Difficile de voir où s’arrête la satire et où commence la dénonciation, l’autrice brouille les pistes et ne cesse ainsi d’interroger sur son propre milieu, souvent de manière assez maladroite, mais le livre ressemble à un tel cri du coeur qu’il en devient un objet extrêmement captivant. Surtout que son écriture a quelque chose de prenant. Je ne pourrais me prononcer sur la qualité de la traduction française, l’ayant lu en anglais, mais force est de constater que R.F. Kuang a pris en compte les critiques sur ses précédents romans, lui reprochant un style un peu trop pompeux (c’est une universitaire, après tout) pour en arriver à quelque chose de plus terre à terre, plus naturel, et de fait plus impactant. La réalité et la fiction se mêlent dans un livre qui raconte la rapide descente aux enfers de son héroïne. Initialement juste une autrice en mal de succès, elle s’approprie peu à peu le travail d’Athena, l’autrice décédée, jusqu’à se convaincre elle-même d’être la véritable autrice du manuscrit. Arrivant rapidement à un point de non-retour, elle incarne la position d’une autrice blanche qui s’approprie la culture chinoise (le manuscrit est plein de petites phrases en cantonais, sans traduction), elle va même publier le livre sous un nom d’emprunt aux sonorités chinoises pour semer le doute sur ses origines ethniques et finir par admettre qu’au fond, on lui en veut parce qu’elle est blanche. June incarne cette frange critique d’un certain lectorat qui voit les auteurs et autrices venant de minorités ethniques comme des personnes à qui l’on facilite la vie, tandis que les blancs et les blanches auraient plus de difficulté à notre époque pour se faire entendre. Un débat sur lequel R.F. Kuang pose un regard plutôt intéressant au travers de son personnage. Elle ne nie pas la possibilité pour une personne de raconter une histoire sur une autre culture, pour peu qu’elle le fait de manière intéressante, avec des recherches approfondies, et avec respect, mais elle confronte aussi son héroïne à ses propres limites. Elle montre June comme une personne au racisme refoulé, une personne qui intellectualise son propre racisme en s’en servant comme moteur au manuscrit qu’elle réécrit, inconsciemment, sans apprendre à le remettre en cause et en se braquant lorsqu’il lui est reproché.
Yellowface est l’incarnation même de ce que l’on observe assez fréquemment sur ces différents sujets lorsqu’ils sont abordés dans la presse et sur les réseaux sociaux. Le récit vire dans son dernier tiers à un chaos absolu où la réalité et l’imagination de June s’entremêlent pour justifier ses pensées les plus viles.
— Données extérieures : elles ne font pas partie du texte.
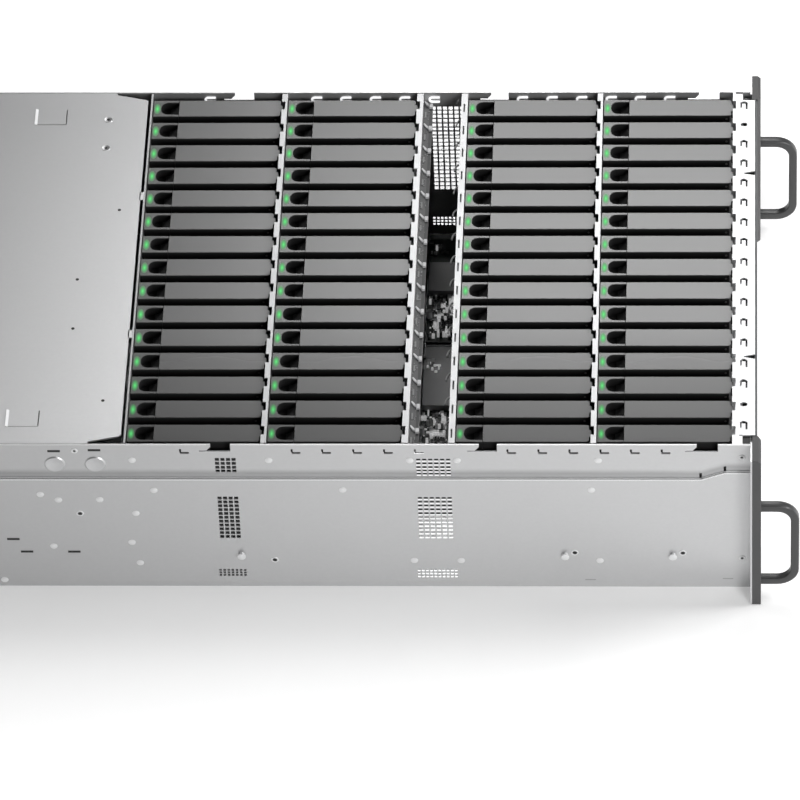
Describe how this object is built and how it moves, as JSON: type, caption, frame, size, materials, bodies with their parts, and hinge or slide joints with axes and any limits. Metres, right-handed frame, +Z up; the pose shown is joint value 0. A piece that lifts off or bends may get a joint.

À l’image d’une presse qui ne saisit pas bien les implications de sujets tels que l’appropriation culturelle dans un milieu qui a encore besoin d’apprendre et d’évoluer ; R.F. Kuang raconte plutôt intelligemment la fine ligne entre racisme et figure littéraire, les limites entre un récit noble et un récit abjecte. Elle pointe du doigt, plutôt à raison, le manque littératie médiatique dont souffrent certaines critiques (professionnelles ou non) qui ne saisissent pas ce qui appartient au récit, ce qui revêt les pensées de l’auteur·ice, et le fait que l’on puisse raconter un personnage extrêmement problématique sans l’être soi-même. June est un personnage antipathique, qu’il est impossible d’apprécier au terme de la lecture, mais dont l’existence en tant qu’héroïne permet de traiter avec une pointe de malice les différentes thématiques pour leur donner plus d’impact au terme du récit. Évidemment, l’autrice aurait pu raconter la même histoire dans la peau d’un personnage bien sous tous rapports et qui dénonce la manœuvre à chaque page, mais cela n’aurait servi qu’à se conforter dans ses propres certitudes. Au lieu de ça, R.F. Kuang interroge, challenge, critique et dénonce, jusqu’à faire retomber le récit sur ses pieds et révéler ses véritables intentions. Malgré ses faiblesses, sa vision un peu simpliste de l’édition avec laquelle elle avait vraisemblablement des comptes à régler, elle propose avec Yellowface un excellent roman satirique, où le manuscrit volé devient la malédiction d’une vie.
- Yellowface est disponible en traduction française aux éditions Ellipsis depuis le 2 mai 2024.